In the beginning, living with Megan wasn't all bad. She did have her moments of being nice; however, she also had her moments of being rude and hateful. The moments of rudeness and hatefulness happened more and more as time went on. I never knew who to expect or when: the nice Megan or the hateful one. My parents always knew when we fought. I kept begging for them to do something about it (i.e., Ask Megan to find her own place), but it never happened. My parents never did anything about anything when it concerned Megan. After Megan and I lived together a year, I met Brandon. It was my senior year, and I couldn't have been happier. I had finally found someone that was interested in me and interested in what I had to say. It was so refreshing to find someone like this because my parents and sisters weren't interested in who I really was as a person. They weren't interested in the person that I had become. All they were interested in was the person that they wanted me to be.
A couple of months after dating, I introduced Brandon to my parents, Kelli, and her husband. For that meeting, we went out for lunch, and it was the most awkward meeting/lunch that I have ever been at. My parents and sister are normally very outgoing and act like they don't know a stranger. However, when they met Brandon, they acted like they didn't want to get to know him at all. No questions were asked. NOTHING. I could not get over the behavior they displayed. Leaving the luncheon, I was really disappointed and hoped that they would give Brandon more of a chance than what they did. Thanksgiving came, and a new opportunity came for my entire family to get to know the man I was falling in love with. However, the same response was given by my family. By this time, I just didn't know what to do. I wanted my family to get to know Brandon, but I wanted them to want to get to know him and not be forced into it.
After the new year, Brandon had to move back home into his parents house (2 hours away from me!) to re-evaluate his situation. He wasn't happy just working. He wanted to go to school but didn't know what specialization/degree he wanted. He then became interested in joining the railroad, so we looked into it. We planned an entire day of going up to KC to look at the school and get everything set up. By the time we left KC, it was almost 9pm. He was tired and so was I. When we got back to my place, I just wanted to go to sleep. Therefore, I offered for us to stay the night at my place. He felt uncomfortable about it and wanted to call my parents to ask their permission. The call was made. I could tell that they weren't happy about him staying the night, but I insisted. It was raining that night and we were exhausted. I couldn't just send Brandon back to his parents house when it was raining! The next morning at 6am, I got a call from my mom. She wasn't happy with what I had decided. When I got home, both of my parents were upset at me and threatened to kick me out and to take my car away. I felt trapped, like the little girl growing up. I didn't know what else to do but to give into their demands. My relationship with my parents continued like this for the next 6 months until June 2007.

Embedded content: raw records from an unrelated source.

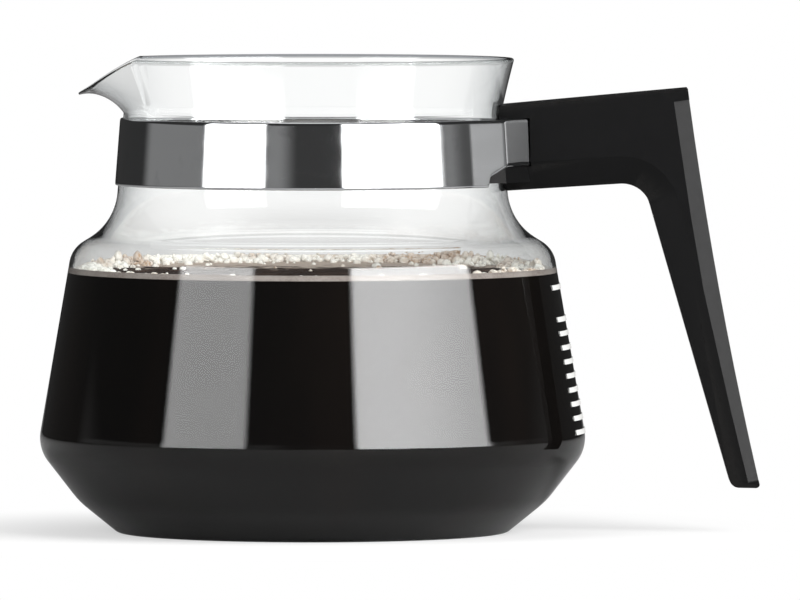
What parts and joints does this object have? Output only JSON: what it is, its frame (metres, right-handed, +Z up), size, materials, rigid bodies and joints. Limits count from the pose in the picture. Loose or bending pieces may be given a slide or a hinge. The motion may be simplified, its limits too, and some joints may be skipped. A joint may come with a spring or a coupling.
{
  "type": "glass coffee server carafe",
  "caption": "Round blown-glass coffee server with a pulled spout, a steel neck band and an angular side handle, filled with coffee.",
  "frame": {"origin": "centre of the flat base, on the jug's axis", "axes": "+Z up along the jug's axis, +X towards the handle, the spout points along -X"},
  "size_m": [0.2213, 0.1678, 0.1463],
  "materials": {
    "clear_glass": "clear blown borosilicate glass, fire-polished rim",
    "bright_steel": "bright rolled stainless strip with fine handling marks",
    "black_plastic": "fine-grained black moulding",
    "plated_steel": "bright zinc-plated steel",
    "white_enamel": "white fired-on enamel lines",
    "black_coffee": "still black filter coffee",
    "froth": "wet tan bubbles"
  },
  "bodies": {
    "root": {"glass_jug": "clear_glass", "neck_band": "bright_steel", "handle": "black_plastic", "clamp_screw": "plated_steel", "clamp_nut": "plated_steel", "level_marks": "white_enamel", "coffee": "black_coffee", "coffee_froth": "froth"}
  },
  "joints": []
}
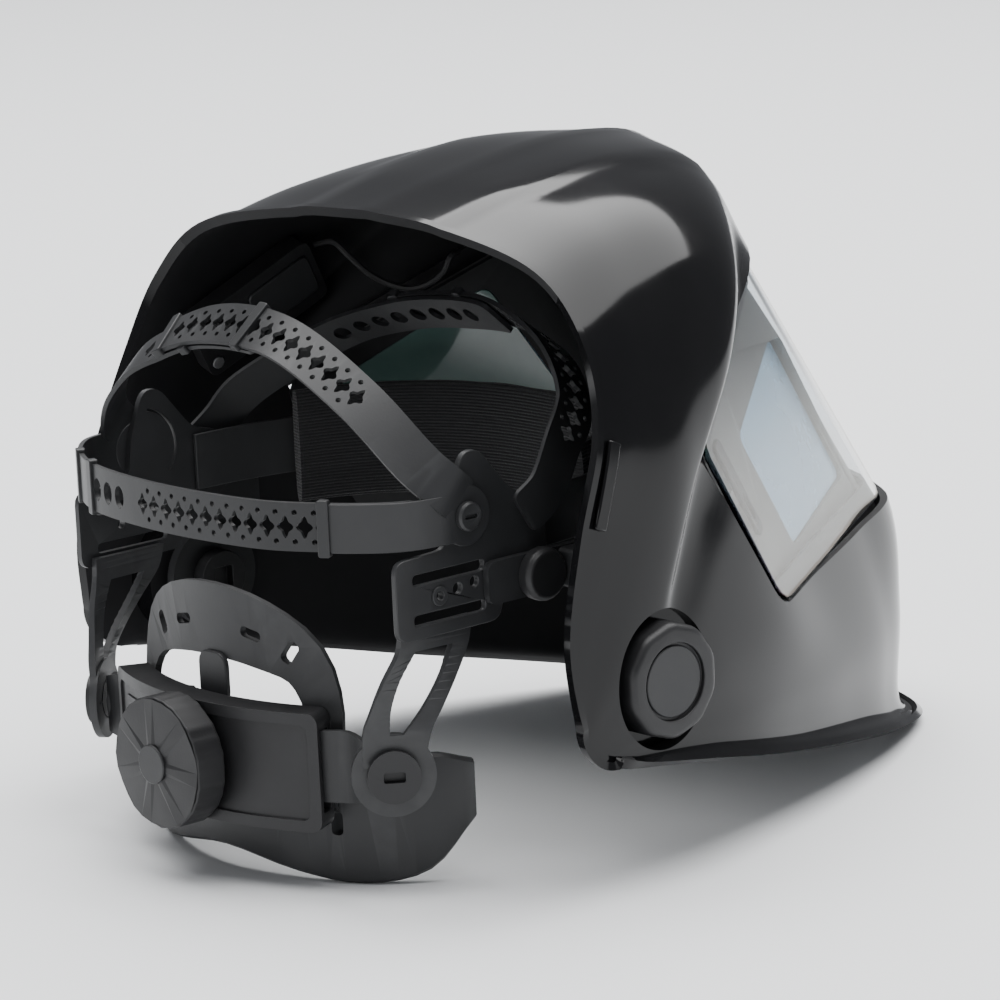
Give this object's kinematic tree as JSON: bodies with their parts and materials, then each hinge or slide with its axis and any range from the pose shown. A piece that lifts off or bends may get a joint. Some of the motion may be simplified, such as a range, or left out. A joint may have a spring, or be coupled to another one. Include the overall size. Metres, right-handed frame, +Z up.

In June, I started grad school, and my relationship with Brandon was growing stronger. However, my relationship with my parents was growing weaker. I felt like they wanted me to be and act like a person that I wasn't. I also felt like there was no compromising with them at all. It was either their way or the highway. This one night, I got in a huge fight with Megan. I called up my aunt (on a land line phone) to vent. Megan started throwing a mad fit and tried to unplug all of the phone cords. When she had done this, I had enough and I stood my ground against her. Megan called up mom and complained. The next thing I knew, I was being kicked out by my mother. I knew in my heart if I wanted to stop all of this madness, I knew I had to do something. So, I decided to find a new place to live, increase my work hrs, and start being responsible for everything. When I moved out, it shocked my parents. They asked me to come back and live with Megan, but I couldn't do that anymore. Life with Megan was pure hell, and I wasn't about to endure that anymore. Even though I moved out, I still tried to keep a relationship with my parents; however, things just got to a point where enough was enough. I finally had to realize that the way my family was treating me was awful and no adult should be treated as such from another adult. From that, I made the decision of distancing myself away from my family. That meant no phone calls, no visits.
A few months before Brandon and I were to get married, I ended up hitting a deer. Since I was still driving my car that my parents gave to me, I had to make a phone call to them bc they had to call the insurance company to get it fixed. I really thought that moment was God's way of telling me that I am supposed to have a relationship with my parents. Therefore, I embraced the opportunity and tried to get them involved in the wedding planning. However, they didn't want to be involved. My mom's exact words were, "I'm sorry, I just can't help." I was devastated when she had said those words. After my mom refused to help me, I knew things would never change for the better. The only thing I knew to do was to keep moving forward, and that's what I did. Our wedding day came, and I wanted to give my dad the opportunity to walk me down the aisle. However, he refused. Again, the only thing I could do was to keep moving forward. So, in place of my dad was my cousin.
Since our wedding, I haven't seen or spoken to my family. Right now, I don't know if I want a relationship with them. I can't put myself through the pain and hurt that I had to go through for 4 long years. Besides that, I can't put Brandon through all of that again.
SO............. back to the email. Megan emailed me tonight to inform me that her and her boyfriend were getting married, and she wanted to invite Brandon and I to the wedding. In the email, she stated that if we wanted to come, she would send us an official invite through the mail. I don't know what to do. Sure I want a realtionship with my parents and sisters, but I don't want to go through all of the drama again. I feel as if every effort I make goes to waste. That's why I've stayed away from them. I'm tired of getting hurt all the time. I'm tired to wasting energy, efforts, and tears on people who just say and do 2 different things. I've prayed and prayed about my relationship with my family time and time again. I've prayed for strength and wisdom. Now, if you are reading this, please pray for me, my husband, and my family. GOD BLESS!